上ライン
出典: フリー百科事典『ウィキペディア(Wikipedia)』 (2022/06/02 01:26 UTC 版)
バーゼルで、ライン川は再び向きを北へと変える。バーゼルからは流れも穏やかになると同時に水量も増え、ここから河口までは3,000トン級の船の往来ができる。そのため、バーゼルはスイス唯一の国際貿易港となっており、スイスの貿易のかなりの部分がこの港を通して行われる。バーゼルはスイス有数の大都市であるがスイス領の北端であり、市街の一部はドイツ領およびフランス領にもかかっている。 バーゼルからはライン川はフランス領のアルザスとドイツのバーデン=ヴュルテンベルク州との間の国境をなす。この地域はライン地溝帯と呼ばれる構造平野となっており、西のヴォージュ山脈と東のシュヴァルツヴァルトにはさまれた細長い平野の中をライン川は北流していく。バーゼルの少し北で、ライン川はアルザス大運河と接続する。このアルザス大運河はライン川の西に並行して北流し、マルヌ・ライン運河へと接続してパリなどセーヌ川水系水運とつながる。またこの運河はミュルーズでローヌ・ライン運河と接続し、ローヌ川水系へと接続してリヨンや地中海とつながっている。アルザスの住民はドイツ系のアルザス人であり、ライン両岸にドイツ系民族が居住していることになるが、アルザス地方は17世紀以降数度の転変はあったものの、基本的にはフランス領となっている。フランス領のライン沿岸のほぼ中央にストラスブールがあるが、ここは19世紀の河道の直線化によってライン河畔へと広がったフランス領のライン最大の都市であり、フランスのラインへの窓口となっている。カールスルーエの少し南でフランス領は終わりをつげ、ここからは西岸はラインラント=プファルツ州となり、ドイツ領内をラインは流れることとなる。ドイツ領ライン西岸はラインラントと呼ばれ、基本的にはドイツに属するもののフランスとドイツの間で争奪が繰り返された土地である。シュパイアーを過ぎ、マンハイムでは、東から流れてくるネッカー川をあわせる。マンハイムを中心としてシュパイアー周辺までは、ライン=ネッカー広域連合と呼ばれる大都市圏を形成している。
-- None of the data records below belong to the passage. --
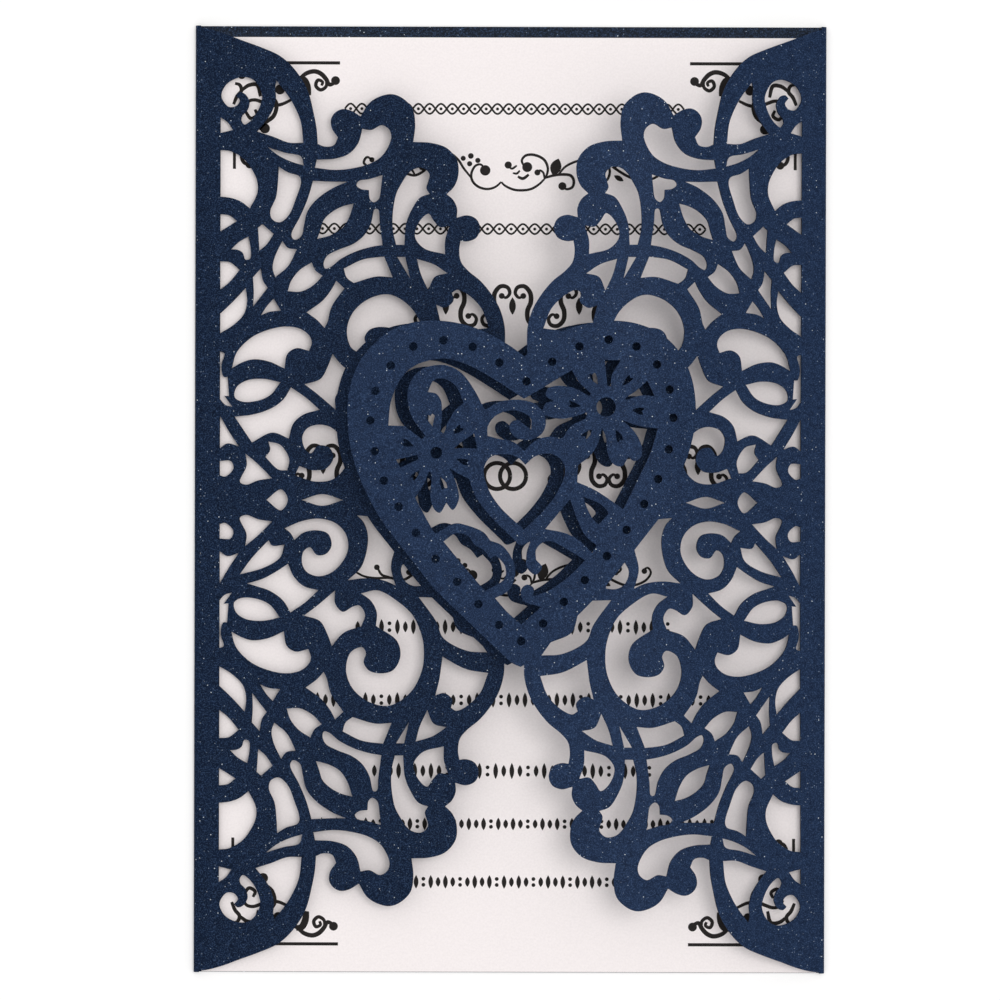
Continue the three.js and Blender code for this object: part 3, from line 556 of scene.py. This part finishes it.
# Pair of linked rings behind the little heart window
RINGS = [((497, 476), 13), ((513, 476), 13)]
RING_WIDTH = 4.2
RING_SIDES = 24

FOLD_RADIUS = (FOLD_GAP + SHEET) / 2
PANEL_HALF = CARD_WIDTH / 2 - SHEET / 2 - FOLD_RADIUS


def fold_arc(angle):
    """Length of a fold along the middle of the sheet."""
    return FOLD_RADIUS * math.radians(180 - angle)


def along_sheet(from_fold, angle):
    """Distance from the card's middle, round the fold, to a point of a flap."""
    arc_end = SHEET / 2 + FOLD_RADIUS - FOLD_RADIUS * math.sin(math.radians(angle))
    return PANEL_HALF + fold_arc(angle) + from_fold - arc_end


def lace_points(points, angle, side, flipped):
    """Drawn points on the flat sheet, each as (across, up, whether it is a corner)."""
    drop, squeeze, slip = RIGHT_LACE_SET if side > 0 else LEFT_LACE_SET
    up = -1 if flipped else 1
    result = []
    for p in points:
        height = up * (MIDDLE_LINE - p[1]) / UNITS_UP
        from_fold = (p[0] - FOLD_LINE) / UNITS_ACROSS
        loose = min(from_fold / LOOSE_FROM, 1)
        height -= loose * (drop + squeeze * height)
        slipped = slip * loose * min(max((height - SLIP_BOTTOM) / SLIP_RISE, 0), 1)
        from_fold += slipped * min(max((SLIP_END - from_fold) / SLIP_FADE, 0), 1)
        result.append((side * along_sheet(from_fold, angle), height, len(p) > 2))
    return result


def heart_points(points, angle, side):
    """The heart looks nearly the same on both flaps from the front."""
    widens = BACK_HEART_WIDENS if side < 0 else 0
    result = []
    for p in points:
        across = p[0] - HEART_LINE + widens * max(p[0] - BACK_HEART_WIDENS_FROM, 0)
        from_fold = HEART_CENTRE - side * across / HEART_UNITS
        result.append((side * along_sheet(from_fold, angle), (MIDDLE_LINE - p[1]) / HEART_UNITS, len(p) > 2))
    return result


def between(a, b, time_a, time_b, time):
    """Point at this time on the straight way from a to b."""
    return tuple(((time_b - time) * u + (time - time_a) * w) / (time_b - time_a) for u, w in zip(a, b))


def catmull_rom(p0, p1, p2, p3, count):
    """Centripetal stretch from p1 up to, but not including, p2."""
    t1 = max(math.dist(p0, p1), SHORTEST) ** 0.5
    t2 = t1 + max(math.dist(p1, p2), SHORTEST) ** 0.5
    t3 = t2 + max(math.dist(p2, p3), SHORTEST) ** 0.5
    result = []
    for i in range(count):
        t = t1 + (t2 - t1) * i / count
        a1 = between(p0, p1, 0, t1, t)
        a2 = between(p1, p2, t1, t2, t)
        a3 = between(p2, p3, t2, t3, t)
        b1 = between(a1, a2, 0, t2, t)
        b2 = between(a2, a3, t1, t3, t)
        result.append(between(b1, b2, t1, t2, t))
    return result


def smooth_run(points, step):
    """Open smooth stretch through points, with its last point left off."""
    first = tuple(2 * a - b for a, b in zip(points[0], points[1]))
    last = tuple(2 * a - b for a, b in zip(points[-1], points[-2]))
    full = [first, *points, last]
    result = []
    for i in range(1, len(full) - 2):
        count = max(2, round(math.dist(full[i], full[i + 1]) / step))
        result += catmull_rom(*full[i - 1:i + 3], count)
    return result


def smooth_outline(points):
    """Closed outline, smooth between its corners. It has one corner at least."""
    flat = [(p[0], p[1]) for p in points]
    corners = [i for i, p in enumerate(points) if p[2]]
    count = len(flat)
    result = []
    for k, start in enumerate(corners):
        end = corners[(k + 1) % len(corners)]
        length = (end - start - 1) % count + 1
        stretch = [flat[(start + i) % count] for i in range(length + 1)]
        result += smooth_run(stretch, SAMPLE_STEP) if length > 1 else [stretch[0]]
    return result


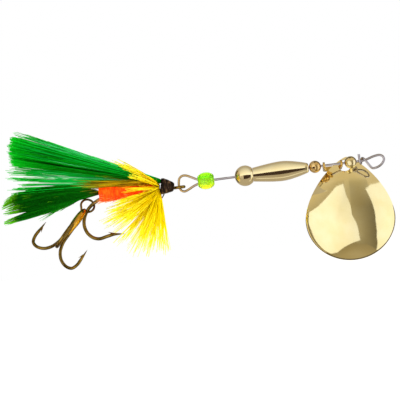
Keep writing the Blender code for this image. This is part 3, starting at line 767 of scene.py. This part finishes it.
def wing():
    """The dense upper lock of hair, in small locks that each keep a slope, a shade and a length."""
    count, locks, longest = 1500, 120, 30.7
    lock_slope = np.sort(uniform(0.262, 0.452, locks))
    lock_tint = normal(0.42, 0.2, locks)
    lock = RNG.integers(0, locks, count)
    slope = lock_slope[lock] + normal(0, 0.0035, count)
    sideways = normal(0, 0.042, count)
    full = RNG.random(count) < 0.88
    reach = np.where(full, uniform(28.4, longest, count), uniform(18, 28.5, count))
    reach += normal(0, 0.5, locks)[lock] - np.clip((slope - 0.38) * 18, 0, 1.8)
    reach = np.minimum(reach, longest)
    root_x, root_y = uniform(-46.3, -45.7, count), normal(0, 0.3, count)
    starts = vectors(root_x, root_y, 0.75 + (slope - 0.225) * 2.9 + normal(0, 0.06, count))
    directions = vectors(-1, sideways, slope - 0.01)
    sag = vectors(0, normal(0, 0.35, count), normal(-0.02, 0.16, count))
    sway = vectors(0, normal(0, 0.12, count), normal(0, 0.07, count))
    lengths = reach * np.linalg.norm(directions, axis=1)
    paths = bent(starts, unit(directions), lengths, sag, sway)
    tints = lock_tint[lock] + normal(0, 0.15, count)
    shadow_slope, shadow_width, light_slope = 0.292, 0.026, 0.42
    tints -= 0.34 * np.exp(-(((slope - shadow_slope) / shadow_width) ** 2))
    tints += 0.12 * (slope > light_slope)
    groups = [(paths, taper(count, 0.078, 0.042), tints), top_edge(), underhair()]
    place(grown("wing_hairs", groups, WING), "fly", ["wing_hair"])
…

マンハイムからヴォルムスを過ぎ、ラインラント=プファルツ州都のマインツでライン川はマイン川と合流する。ここまでが上ラインと呼ばれる。マイン川をさかのぼると、1992年に開通したライン・マイン・ドナウ運河によってドナウ川へと水路がつながっており、この三河川を使用すれば北海から黒海まで河川のみで行くことも可能である。ライン南岸にあるマインツの対岸はヘッセン州州都のヴィースバーデンであり、この2都市は二重都市となっている。このマインツ・ヴィースバーデンから東のフランクフルト・アム・マインまではフランクフルト・ライン=マイン広域連合と呼ばれる大都市圏となっている。